Anlage zur Pressemitteilung Nr. 109/98 vom 6. Oktober 1998

Art. 25 des Gemeinde- und Landkreiswahlgesetzes vom 10. August 1994 (BayGVBl S. 747) in der Fassung des Gesetzes zur Änderung des Gemeinde- und Landkreiswahlgesetzes vom 26. Juli 1995 (BayGVBl S. 371) lautet auszugsweise:

(1) Wahlvorschläge von Parteien und Wählergruppen, die im letzten Gemeinderat oder Kreistag nicht aufgrund eines eigenen Wahlvorschlags ununterbrochen bis zum 90. Tag vor dem Wahltag vertreten waren (neue Wahlvorschlagsträger), müssen über die nach Art. 23 Abs. 2 S. 1 erforderlichen Unterschriften hinaus von Wahlberechtigten unterstützt werden.
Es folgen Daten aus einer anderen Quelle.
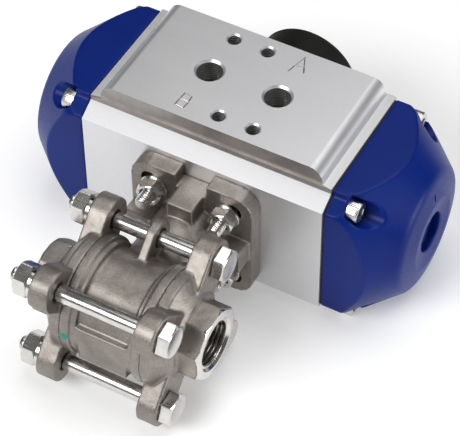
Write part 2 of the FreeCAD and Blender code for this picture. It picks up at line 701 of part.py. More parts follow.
def valve_body_cuts(body, pad_front):
    half = dim("body_half")
    chamber = dim("chamber_radius")
    rod(body, "x", [(0.0, 0.0)], chamber, -half, half, cut=True)
    gasket = chamber + 2.9
    rod(body, "x", [(0.0, 0.0)], gasket, half - 1.0, half, cut=True)
    rod(body, "x", [(0.0, 0.0)], gasket, -half, 1.0 - half, cut=True)
    stem = dim("stem_radius")
    rod(body, "y", [(0.0, 0.0)], stem + 1.9, 2.0, 14.6, cut=True)
    rod(body, "y", [(0.0, 0.0)], stem + 0.05, 14.0, 21.0, cut=True)
    rod(body, "y", [(0.0, 0.0)], dim("packing_radius"), 20.0, 30.0, cut=True)
    rod(body, "y", [(0.0, 0.0)], dim("recess_radius"), 29.0, FRONT, cut=True)
    rod(body, "x", [(BOLT, BOLT), (BOLT, -BOLT)], dim("bolt_radius") + 0.5, -4.0, 4.0, cut=True)
    notch = dim("notch_half_width")
    rib_top = dim("rib_top")
    notches = [rectangle(-notch, notch, rib_top * j, (dim("mount_pad_half") + 1.0) * j) for j in (1, -1)]
    prism(body, "y", notches, pad_front, FRONT, cut=True)
    slots = []
    slot_half = dim("stud_slot_width") * (ROOT_HALF / 2)
    for i, j in CORNERS:
        slots.append([
            (STUD * i - slot_half * j, STUD * j + slot_half * i),
            (STUD * i + slot_half * j, STUD * j - slot_half * i),
            (STUD_OUTER * i + slot_half * j, STUD_OUTER * j - slot_half * i),
            (STUD_OUTER * i - slot_half * j, STUD_OUTER * j + slot_half * i)])
    prism(body, "y", slots, pad_front, FRONT, cut=True)
    for reach in (STUD, STUD_OUTER):
        ends = [(reach * i, reach * j) for i, j in CORNERS]
        rod(body, "y", ends, dim("stud_slot_width") / 2, pad_front, FRONT, cut=True)


def valve_end():
    """Right end piece: flange with four bolt lugs, hub, wrench octagon and threaded socket."""
    body = new_body("valve_end_right")
    half = dim("body_half")
    flange = dim("body_flange_radius")
    outer = dim("lug_outer")
    end = dim("end_half")
    turned(body, "x", [(half, 0.0), (half, flange), (half + 3.4, flange), (outer - 0.6, 15.0),
                       (outer + 1.0, 12.6), (end - 1.2, 12.6), (end, 11.4), (end, 0.0)])
    lug = dim("lug_radius")
    for i, j in CORNERS:
        prism(body, "x", [lug_web((i, j), lug, BOLT)], dim("lug_inner"), outer)
    rod(body, "x", [(BOLT * i, BOLT * j) for i, j in CORNERS], lug, dim("lug_inner"), outer)
    trim_to_octagon(body, outer + 1.0, end)
    holes = [(BOLT * i, BOLT * j) for i, j in CORNERS]
    rod(body, "x", holes, dim("bolt_radius") + 0.5, dim("lug_inner"), outer, cut=True)
    thread = dim("pipe_thread_radius")
    thread_start = end - dim("pipe_thread_depth")
    rod(body, "x", [(0.0, 0.0)], dim("flow_radius"), half, end, cut=True)
    rod(body, "x", [(0.0, 0.0)], thread, thread_start, end, cut=True)
    return keep(body)


def trim_to_octagon(body, start, end):
    """Cuts eight wrench flats on the hub."""
    flat = dim("octagon_flats") / 2
    half_side = flat * math.tan(math.radians(22.5)) + 1.0
    outlines = []
    for k in range(8):
        c = math.cos(math.radians(45 * k))
        s = math.sin(math.radians(45 * k))
        near = [(flat, -half_side), (flat, half_side)]
        far = [(flat + 3.0, half_side), (flat + 3.0, -half_side)]
        corners = near + far
        outlines.append([(u * c - v * s, u * s + v * c) for u, v in corners])
    for outline in outlines:
        prism(body, "x", [outline], start, end + 0.5, cut=True)


def ball():
    """Ball with its through bore along the pipe and the stem slot across it."""
    body = new_body("ball")
    radius = dim("ball_radius")
    sketch = new_sketch(body, "z")
    centre = FreeCAD.Vector(0, 0, 0)
    arc = Part.ArcOfCircle(Part.Circle(centre, FreeCAD.Vector(0, 0, 1), number(radius)), 0, math.pi)
    sketch.addGeometry(arc, False)
    ends = (FreeCAD.Vector(-number(radius), 0, 0), FreeCAD.Vector(number(radius), 0, 0))
    sketch.addGeometry(Part.LineSegment(*ends), False)
    sketch.addConstraint(Sketcher.Constraint("Coincident", 0, 3, -1, 1))
    sketch.addConstraint(Sketcher.Constraint("Coincident", 0, 2, 1, 1))
    sketch.addConstraint(Sketcher.Constraint("Coincident", 0, 1, 1, 2))
    sketch.addConstraint(Sketcher.Constraint("Horizontal", 1))
    index = sketch.addConstraint(Sketcher.Constraint("Radius", 0, number(radius)))
    bind(sketch, f"Constraints[{index}]", radius)
    feature = body.newObject("PartDesign::Revolution", "turned")
    feature.Profile = sketch
    feature.ReferenceAxis = (sketch, ["H_Axis"])
    feature.Angle = 360
    flow = dim("flow_radius")
    rod(body, "x", [(0.0, 0.0)], flow, -(radius + 1.0), radius + 1.0, cut=True)
    slot = rectangle(-2.55, 2.55, -7.0, 7.0)
    prism(body, "y", [slot], 7.6, radius + 1.0, cut=True)
    return keep(body)


def seat():
    """Right seat ring: bored to the flow radius, dished to the ball."""
    ring = new_body("seat_blank")
    half = dim("body_half")
    chamber = dim("chamber_radius")
    turned(ring, "x", [(7.0, dim("flow_radius")), (7.0, 10.4), (9.0, chamber - 0.05),
                       (half, chamber - 0.05), (half, dim("flow_radius"))])
    dish = DOCUMENT.addObject("Part::Sphere", "seat_dish")
    bind(dish, "Radius", dim("ball_radius") + 0.1)
    seat_ring = DOCUMENT.addObject("Part::Cut", "seat_right")
    seat_ring.Base = ring
    seat_ring.Tool = dish
    return keep(seat_ring, "seat_right")


def body_gasket():
    body = new_body("body_gasket_right")
    half = dim("body_half")
    chamber = dim("chamber_radius")
    turned(body, "x", [(half - 1.0, chamber + 0.05), (half - 1.0, chamber + 2.85),
                       (half, chamber + 2.85), (half, chamber + 0.05)])
    return keep(body)


def valve_stem():
    """Stem with tang, blow-out-proof shoulder, threaded length and squared drive end."""
    body = new_body("valve_stem")
    radius = dim("stem_radius")
    end = FRONT + dim("socket_depth") - 1.0
    turned(body, "y", [(0.0, 7.7), (radius + 1.2, 7.7), (radius + 1.2, 11.4), (radius + 1.7, 11.6),
                       (radius + 1.7, 13.4), (radius, 13.4), (radius, end - 1.0),
                       (radius - 1.0, end), (0.0, end)])
    side = rectangle(2.5, 9.0, -9.0, 9.0)
    other = rectangle(-9.0, -2.5, -9.0, 9.0)
    prism(body, "y", [side, other], 7.0, 11.3, cut=True)
    half = dim("stem_flats") / 2
    flats = [rectangle(half, 8.0, -8.0, 8.0), rectangle(-8.0, -half, -8.0, 8.0)]
    prism(body, "y", flats, 37.4, end + 1.0, cut=True)
    caps = [rectangle(-8.0, 8.0, half, 8.0), rectangle(-8.0, 8.0, -8.0, -half)]
    prism(body, "y", caps, 37.4, end + 1.0, cut=True)
    return keep(body)


def stem_seals():
    radius = dim("stem_radius")
    packing = dim("packing_radius")
    simple_ring("stem_thrust_washer", radius + 0.05, radius + 1.7, 13.5, 14.55)
    simple_ring("stem_packing", radius + 0.05, packing - 0.03, 21.05, 26.0)
    simple_ring("packing_gland", radius + 0.1, packing - 0.1, 26.05, 30.2)


def disc_springs():
    """Two coned spring washers stacked point to point on the gland."""
    body = new_body("disc_spring_source")
    inner = dim("stem_radius") + 0.15
    outer = dim("stem_radius") + 3.4
    turned(body, "y", [(inner, 0.45), (outer, 0.0), (outer, 0.7), (inner, 1.15)])
    flipped = new_body("disc_spring_flipped")
    turned(flipped, "y", [(inner, 0.0), (outer, 0.45), (outer, 1.15), (inner, 0.7)])
    stack = [linked(flipped, (0.0, 30.25, 0.0)), linked(body, (0.0, 31.0, 0.0))]
    return grouped("disc_springs", stack)


def stem_nut():
    body = new_body("stem_nut")
    prism(body, "y", [hexagon(16.0, turn=15)], 32.8, 36.8)
    rod(body, "y", [(0.0, 0.0)], dim("stem_radius") + 0.04, 32.0, 37.5, cut=True)
    return keep(body)


def nut_lock_plate():
    """Thin tab plate that keeps the stem nut from turning."""
    body = new_body("nut_lock_plate")
    turned(body, "y", ring_outline(dim("stem_radius") + 0.1, 8.9, 32.2, 32.75))
    return keep(body)


# ---- valve fasteners -----------------------------------------------------------------
def corner_places(offset):
    return [(0.0, offset * i, offset * j) for i, j in CORNERS]


def body_bolts():
    """Four hexagon bolts through both end pieces, heads on the right."""
    bolt = new_body("body_bolt_source")
    seat_at = dim("lug_outer")
    radius = dim("bolt_radius")
    tip = -(seat_at + 8.9)
    turned(bolt, "x", [(tip, 0.0), (tip, radius - 0.3), (tip + 0.7, radius + 0.3),
                       (-15.0, radius + 0.3), (-14.4, radius), (seat_at, radius), (seat_at, 0.0)])
    prism(bolt, "x", [hexagon(10.0, turn=8)], seat_at + 0.25, seat_at + 4.0)
    turned(bolt, "x", [(seat_at - 0.5, 0.0), (seat_at - 0.5, radius), (seat_at, radius),
                       (seat_at, 4.6), (seat_at + 0.5, 4.6), (seat_at + 0.5, 0.0)])
    turned(bolt, "x", [(seat_at + 4.0 - 0.8, 5.9), (seat_at + 4.0 - 0.8, 7.0),
                       (seat_at + 4.2, 7.0), (seat_at + 4.2, 4.4)], cut=True)
    return copies("body_bolts", bolt, corner_places(BOLT))


def body_nuts():
    nut = new_body("body_nut_source")
    inner = -(dim("lug_outer") + 1.6)
    outer = inner - 5.0
    prism(nut, "x", [hexagon(10.0, turn=20)], outer, inner)
    rod(nut, "x", [(0.0, 0.0)], dim("bolt_radius") + 0.33, outer - 0.5, inner + 0.5, cut=True)
    for face, side in ((outer, -1), (inner, 1)):
        turned(nut, "x", [(face + 0.8 * -side, 5.9), (face + 0.8 * -side, 7.0),
                          (face + 0.2 * side, 7.0), (face + 0.2 * side, 4.5)], cut=True)
    return copies("body_nuts", nut, corner_places(BOLT))


def spring_washers():
    washer = new_body("spring_washer_source")
    inner = -dim("lug_outer")
    outer = inner - 1.6
    turned(washer, "x", [(outer, 3.05), (outer, 5.0), (inner, 5.0), (inner, 3.05)])
    split = rectangle(-0.5, 0.5, 2.0, 6.0)
    prism(washer, "x", [split], outer - 0.2, inner + 0.2, cut=True)
    return copies("spring_washers", washer, corner_places(BOLT))


def pad_places():
    return [(STUD * i, 0.0, STUD * j) for i, j in CORNERS]


def pad_fasteners():
    """M5 studs from the actuator face through the valve's pad, each with washer and nut."""
    pad_front = FRONT - dim("mount_pad_thickness")
    stud = new_body("pad_stud_source")
    turned(stud, "y", [(0.0, pad_front - 9.2), (2.0, pad_front - 9.2), (2.48, pad_front - 8.7),
                       (2.48, FRONT), (2.08, FRONT), (2.08, FRONT + 7.0), (0.0, FRONT + 7.0)])
    copies("pad_studs", stud, pad_places())
    washer = new_body("pad_washer_source")
    turned(washer, "y", ring_outline(2.55, 4.6, pad_front - 1.0, pad_front))
    copies("pad_washers", washer, pad_places())
    nut = new_body("pad_nut_source")
    prism(nut, "y", [hexagon(8.0, turn=12)], pad_front - 5.0, pad_front - 1.0)
    rod(nut, "y", [(0.0, 0.0)], 2.5, pad_front - 6.0, pad_front, cut=True)
    copies("pad_nuts", nut, pad_places())


def build():
    actuator_housing()
    dome = cover_dome()
    cover = keep(end_cover("right", dome), "end_cover_right")
    mirrored(cover, "end_cover_left")
    gasket = cover_gasket()
    mirrored(gasket, "cover_gasket_left")
    cover_screws()
    piston(1, -1)
    piston(-1, 1)
    piston_guide(1, -1)
    piston_guide(-1, 1)
    piston_ring(1)
    piston_ring(-1)
    pinion()
    pinion_supports()
    retaining_ring()
    position_indicator()
    indicator_screw()
    valve_body()
    end_piece = valve_end()
    mirrored(end_piece, "valve_end_left")
    ball()
    seat_ring = seat()
    mirrored(seat_ring, "seat_left")
    seal = body_gasket()
    mirrored(seal, "body_gasket_left")
    valve_stem()
    stem_seals()
    disc_springs()
    stem_nut()
    nut_lock_plate()
    body_bolts()
    body_nuts()
    spring_washers()
    pad_fasteners()


def check_and_export():
    DOCUMENT.recompute()
    for item in DOCUMENT.Objects:
        state = [word for word in item.State if word in ("Invalid", "Error")]
        if state:
            raise RuntimeError(f"{item.Label}: {state}")
    os.makedirs("parts", exist_ok=True)
    for item in PARTS:
        shape = item.Shape
        if shape.isNull() or not shape.isValid():
            raise RuntimeError(f"{item.Label} has no valid shape")
        solids = len(shape.Solids)
        box = shape.BoundBox
        print(f"{item.Label}: {solids} solid(s), {shape.Volume / 1000:.2f} cm3, "
              f"x {box.XMin:.1f}..{box.XMax:.1f} "
              f"y {box.YMin:.1f}..{box.YMax:.1f} z {box.ZMin:.1f}..{box.ZMax:.1f}")
        shape.exportStep(f"parts/{item.Label}.step")


build()
check_and_export()
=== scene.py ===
"""Rack-and-pinion actuator on a three-piece ball valve: surfaces, fine geometry, light and camera."""

import json
import math

import bmesh
import bpy
from mathutils import Matrix, Vector, noise


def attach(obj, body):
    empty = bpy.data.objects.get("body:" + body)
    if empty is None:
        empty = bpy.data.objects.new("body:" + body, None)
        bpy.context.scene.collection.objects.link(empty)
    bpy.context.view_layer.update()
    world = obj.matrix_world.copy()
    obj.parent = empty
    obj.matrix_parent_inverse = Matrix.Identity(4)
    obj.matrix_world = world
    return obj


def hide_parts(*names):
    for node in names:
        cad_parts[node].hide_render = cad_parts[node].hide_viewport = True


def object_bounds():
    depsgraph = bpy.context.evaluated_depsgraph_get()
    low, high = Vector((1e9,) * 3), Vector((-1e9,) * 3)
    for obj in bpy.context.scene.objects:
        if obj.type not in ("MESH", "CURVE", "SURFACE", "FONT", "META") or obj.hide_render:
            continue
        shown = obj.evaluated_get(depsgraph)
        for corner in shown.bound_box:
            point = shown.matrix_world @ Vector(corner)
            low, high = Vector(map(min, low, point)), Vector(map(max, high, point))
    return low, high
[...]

Die Wahlberechtigten haben sich dazu persönlich in eine Liste (Unterstützungsliste) einzutragen, die vom Wahlleiter bei Gemeindewahlen bei der Gemeindeverwaltung, bei Landkreiswahlen beim Landratsamt aufgelegt werden; ...

(2) Die Zahl der Wahlberechtigten, die den Vorschlag zusätzlich unterstützen müssen, beträgt

  1. bei Gemeinderatswahlen

    a) in Gemeinden bis zu
    1.000 Einwohnern 40
    2.000 Einwohnern 50
    3.000 Einwohnern 60
    5.000 Einwohnern 80
    10.000 Einwohnern 120
    20.000 Einwohnern 180
    30.000 Einwohnern 190
    50.000 Einwohnern 215
    100.000 Einwohnern 340
    150.000 Einwohnern 385

    b) in den Städten
    Augsburg 470
    Nürnberg 610
    München 1.000;

  2. bei Kreistagswahlen
    a) in den Landkreisen bis zu
    100.000 Einwohnern 340
    150.000 Einwohnern 385
    200.000 Einwohnern 430;

    b) in Landkreisen mit mehr als
    200.000 Einwohnern 470.

(3) Für gemeinsame Wahlvorschläge von neuen Wahlvorschlagsträgern mit Parteien und Wählergruppen, die bereits im letzten Gemeinderat oder Kreistag aufgrund eines eigenen Wahlvorschlags vertreten waren (alte Wahlvorschlagsträger), bedarf es keiner zusätzlichen Unterstützungsunterschriften nach den Absätzen 1 und 2. Das gleiche gilt für die Wahlvorschläge solcher neuen Wahlvorschlagsträger, die bei der letzten Landtagswahl oder bei der letzten Europawahl mindestens 5 v.H. der im Land insgesamt abgegebenen gültigen Stimmen oder bei der letzten Bundestagswahl mindestens 5 v.H. der im Land abgegebenen gültigen Zweitstimmen erhalten haben.